Start of GIVEN DATA
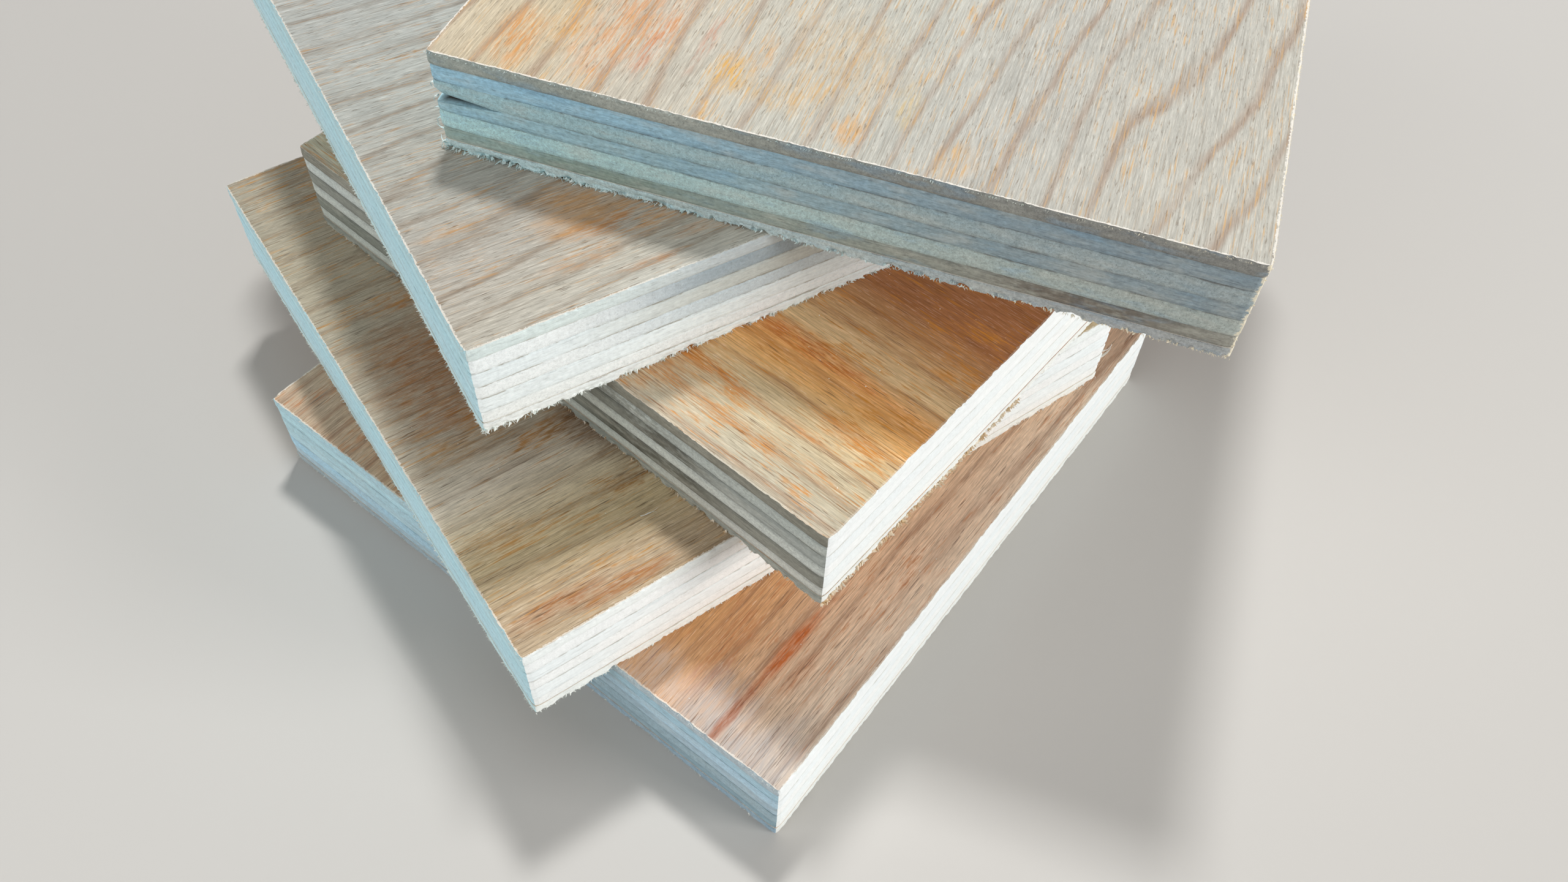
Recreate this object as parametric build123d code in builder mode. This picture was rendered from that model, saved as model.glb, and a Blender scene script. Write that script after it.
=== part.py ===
"""A stack of square plywood off-cuts, lying flat and each turned against the one below.

Every off-cut is a seven-ply board: veneers glued face to face, with the grain of each
at right angles to its neighbours'. Each ply is a piece of its own, so the stack is taken
apart ply by ply, and the plies touch at their glue lines.

The origin is the centre of the lowest face, on which the stack rests. +Z points up through
the stack, and the sides of the bottom sheet are square to X and Y.
"""

from build123d import *

import os
from dataclasses import dataclass

# Thickness of each ply, in millimetres, from the underside of a sheet to its face.
BACK_VENEER = 1.7
LOWER_CROSSBAND = 2.0
LOWER_LONG_PLY = 2.6
MIDDLE_CROSSBAND = 2.2
UPPER_LONG_PLY = 2.4
UPPER_CROSSBAND = 2.4
FACE_VENEER = 1.9

# Sawn size of each sheet, in millimetres: its length runs along X before it is turned.
BOTTOM_LENGTH = 98.5
BOTTOM_WIDTH = 101.0
FOURTH_LENGTH = 99.5
FOURTH_WIDTH = 100.0
THIRD_LENGTH = 100.5
THIRD_WIDTH = 100.0
SECOND_LENGTH = 100.0
SECOND_WIDTH = 100.0
TOP_LENGTH = 100.0
TOP_WIDTH = 100.0

# Where the centre of each sheet lies from the centre of the bottom one, in millimetres.
FOURTH_SHIFT_X = -14.5
FOURTH_SHIFT_Y = 0.5
THIRD_SHIFT_X = -5.5
THIRD_SHIFT_Y = 19.0
SECOND_SHIFT_X = -27.0
SECOND_SHIFT_Y = 17.5
TOP_SHIFT_X = 5.0
TOP_SHIFT_Y = 38.0

# How far each sheet is turned from the bottom one, in degrees, clockwise seen from above.
FOURTH_TURN = 17.0
THIRD_TURN = 3.0
SECOND_TURN = 22.0
TOP_TURN = 71.5

# The gap in the top sheet's middle crossband, where a veneer ends short of the corner.
VOID_LENGTH = 10.0
VOID_HEIGHT = 1.0
VOID_DEPTH = 12.0


@dataclass(frozen=True)
class Ply:
    """One veneer of the board, known by its place in the lay-up."""

    name: str
    thickness: float


@dataclass(frozen=True)
class Sheet:
    """One off-cut: its sawn size, where its centre lies and how far it is turned."""

    name: str
    length: float
    width: float
    shift_x: float = 0.0
    shift_y: float = 0.0
    turn: float = 0.0

    def plane(self, height):
        """Return the level plane at this height, centred on the sheet and square to it."""
        along = Vector(1, 0, 0).rotate(Axis.Z, -self.turn)
        return Plane(origin=(self.shift_x, self.shift_y, height), x_dir=along, z_dir=(0, 0, 1))


# The lay-up of every sheet, from its underside up.
LAY_UP = [
    Ply("back_veneer", BACK_VENEER),
    Ply("lower_crossband", LOWER_CROSSBAND),
    Ply("lower_long_ply", LOWER_LONG_PLY),
    Ply("middle_crossband", MIDDLE_CROSSBAND),
    Ply("upper_long_ply", UPPER_LONG_PLY),
    Ply("upper_crossband", UPPER_CROSSBAND),
    Ply("face_veneer", FACE_VENEER),
]

# The sheets, from the one on the floor up.
TOP_SHEET = Sheet("top_sheet", TOP_LENGTH, TOP_WIDTH, TOP_SHIFT_X, TOP_SHIFT_Y, TOP_TURN)
STACK = [
    Sheet("bottom_sheet", BOTTOM_LENGTH, BOTTOM_WIDTH),
    Sheet("fourth_sheet", FOURTH_LENGTH, FOURTH_WIDTH, FOURTH_SHIFT_X, FOURTH_SHIFT_Y, FOURTH_TURN),
    Sheet("third_sheet", THIRD_LENGTH, THIRD_WIDTH, THIRD_SHIFT_X, THIRD_SHIFT_Y, THIRD_TURN),
    Sheet("second_sheet", SECOND_LENGTH, SECOND_WIDTH, SECOND_SHIFT_X, SECOND_SHIFT_Y, SECOND_TURN),
    TOP_SHEET,
]


def has_void(sheet, ply):
    """Tell whether the core void is in this ply of this sheet."""
    return sheet is TOP_SHEET and ply.name == "middle_crossband"


def void_plane(sheet, height):
    """Return the plane of the void's mouth: the sawn edge, seen from its upper left corner."""
    level = sheet.plane(height)
    corner = level.from_local_coords((sheet.length / 2, -sheet.width / 2, 0))
    return Plane(origin=corner, x_dir=level.y_dir, z_dir=level.x_dir)


def make_ply(sheet, ply, height):
    """Build one ply of a sheet.

    Args:
        sheet: the off-cut that the ply belongs to.
        ply: the veneer's place and thickness.
        height: how high the ply's underside lies above the floor.

    Returns:
        The ply as a labelled solid.
    """
    with BuildPart() as veneer:
        with BuildSketch(sheet.plane(height)):
            Rectangle(sheet.length, sheet.width)
        extrude(amount=ply.thickness)
        if has_void(sheet, ply):
            with BuildSketch(void_plane(sheet, height + ply.thickness)):
                with BuildLine():
                    Polyline((0, 0), (VOID_LENGTH, 0), (0, -VOID_HEIGHT), close=True)
                make_face()
            extrude(amount=-VOID_DEPTH, mode=Mode.SUBTRACT)
    veneer.part.label = f"{sheet.name}_{ply.name}"
    return veneer.part


def make_stack():
    """Lay the sheets on each other from the floor up and return all their plies."""
    plies = []
    height = 0.0
    for sheet in STACK:
        for ply in LAY_UP:
            plies.append(make_ply(sheet, ply, height))
            height += ply.thickness
    return plies


os.makedirs("parts", exist_ok=True)
for piece in make_stack():
    export_step(piece, f"parts/{piece.label}.step")
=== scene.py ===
"""Looks for a fanned stack of square plywood off-cuts, in a plain pale studio.

Every ply of the fixed frame is replaced by a sawn veneer with an uneven edge, and each
sheet gets its torn fibres. The veneers are procedural: growth bands, pores, amber zones
and dark glue lines, at their real size in millimetres.
"""

import logging
import math
import random
from dataclasses import dataclass, field
from enum import Enum
from typing import Any

import bmesh
import bpy
from bmesh.types import BMEdge, BMesh, BMFace, BMVert
from mathutils import Matrix, Vector, noise


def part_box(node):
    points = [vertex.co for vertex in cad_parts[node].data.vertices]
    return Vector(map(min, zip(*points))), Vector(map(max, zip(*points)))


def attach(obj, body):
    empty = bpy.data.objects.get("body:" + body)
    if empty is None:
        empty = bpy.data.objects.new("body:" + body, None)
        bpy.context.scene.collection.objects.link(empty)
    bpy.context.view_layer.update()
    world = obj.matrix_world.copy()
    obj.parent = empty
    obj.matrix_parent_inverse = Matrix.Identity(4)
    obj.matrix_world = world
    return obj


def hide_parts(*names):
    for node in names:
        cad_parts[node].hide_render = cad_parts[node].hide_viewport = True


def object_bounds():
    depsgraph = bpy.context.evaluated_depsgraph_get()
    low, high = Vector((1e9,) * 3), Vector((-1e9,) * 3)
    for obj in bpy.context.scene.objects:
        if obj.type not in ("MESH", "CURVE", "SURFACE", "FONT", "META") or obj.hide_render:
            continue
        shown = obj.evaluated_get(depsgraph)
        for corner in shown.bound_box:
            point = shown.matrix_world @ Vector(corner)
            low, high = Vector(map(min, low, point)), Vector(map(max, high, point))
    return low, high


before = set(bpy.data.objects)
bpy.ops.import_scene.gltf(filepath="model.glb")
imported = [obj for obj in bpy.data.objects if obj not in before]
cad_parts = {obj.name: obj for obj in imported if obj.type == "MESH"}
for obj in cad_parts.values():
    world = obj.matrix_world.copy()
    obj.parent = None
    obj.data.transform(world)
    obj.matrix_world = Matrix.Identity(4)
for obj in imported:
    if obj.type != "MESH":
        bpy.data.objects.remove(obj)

CAD_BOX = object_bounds()
LOG = logging.getLogger("plywood_stack")

MM = 0.001
TOUCHING_MM = 0.001
BODY = "root"
WOOD_IOR = 1.5
WHITE = "#FFFFFF"

# The plies from the face down, each with how far its sawn edge lies back, in millimetres.
LAY_UP = {"face_veneer": 0.03, "upper_crossband": 0.10, "upper_long_ply": 0.07, "middle_crossband": 0.08,
          "lower_long_ply": 0.05, "lower_crossband": 0.12, "back_veneer": 0.03}
OUTER_PITCH_MM = 0.45
INNER_PITCH_MM = 0.9

# The core void at the top sheet's front left corner, and the broken lip of the ply over it.
VOID_NODE = "top_sheet_middle_crossband"
VOID_LIP_NODE = "top_sheet_upper_long_ply"
VOID_LIP_MM = 8.0
VOID_LIP_DEPTH_MM = 0.75
VOID_LIP_SHARE = 0.45

# The photograph's frame and the camera that fits its edges, in pixels, millimetres and degrees.
IMAGE_WIDTH_PX = 2560
FOCAL_LENGTH_PX = 2055.5
AXIS_ABOVE_CENTRE_PX = 120
CAMERA_PLACE_MM = (81.0, -99.1, 169.5)
CAMERA_HEADING = 125.35
CAMERA_DIP = 50.67
CAMERA_ROLL = 3.0
SENSOR_WIDTH_MM = 36.0
NEAREST_M = 0.005

Step = tuple[float, float]
Colour = tuple[float, float, float, float]


class Grain(Enum):
    """Which way a veneer's fibres run: along its sheet's X or along its Y."""

    ALONG_X = "x"
    ALONG_Y = "y"

    def crossed(self) -> "Grain":
        """Return the grain at right angles to this one."""
        return Grain.ALONG_Y if self is Grain.ALONG_X else Grain.ALONG_X

    def spread(self, along: float, across: float) -> tuple[float, float, float]:
        """Return a pattern's scale on the three axes from its scale along and across the grain."""
        return (along, across, across) if self is Grain.ALONG_X else (across, along, across)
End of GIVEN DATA
THE TASK - Look through the material above and print exactly the lines from the one containing "for sheet in" to the one containing "points = [vertex.co", both included, and nothing more.

EXPECTED ANSWER -
    for sheet in STACK:
        for ply in LAY_UP:
            plies.append(make_ply(sheet, ply, height))
            height += ply.thickness
    return plies


os.makedirs("parts", exist_ok=True)
for piece in make_stack():
    export_step(piece, f"parts/{piece.label}.step")
=== scene.py ===
"""Looks for a fanned stack of square plywood off-cuts, in a plain pale studio.

Every ply of the fixed frame is replaced by a sawn veneer with an uneven edge, and each
sheet gets its torn fibres. The veneers are procedural: growth bands, pores, amber zones
and dark glue lines, at their real size in millimetres.
"""

import logging
import math
import random
from dataclasses import dataclass, field
from enum import Enum
from typing import Any

import bmesh
import bpy
from bmesh.types import BMEdge, BMesh, BMFace, BMVert
from mathutils import Matrix, Vector, noise


def part_box(node):
    points = [vertex.co for vertex in cad_parts[node].data.vertices]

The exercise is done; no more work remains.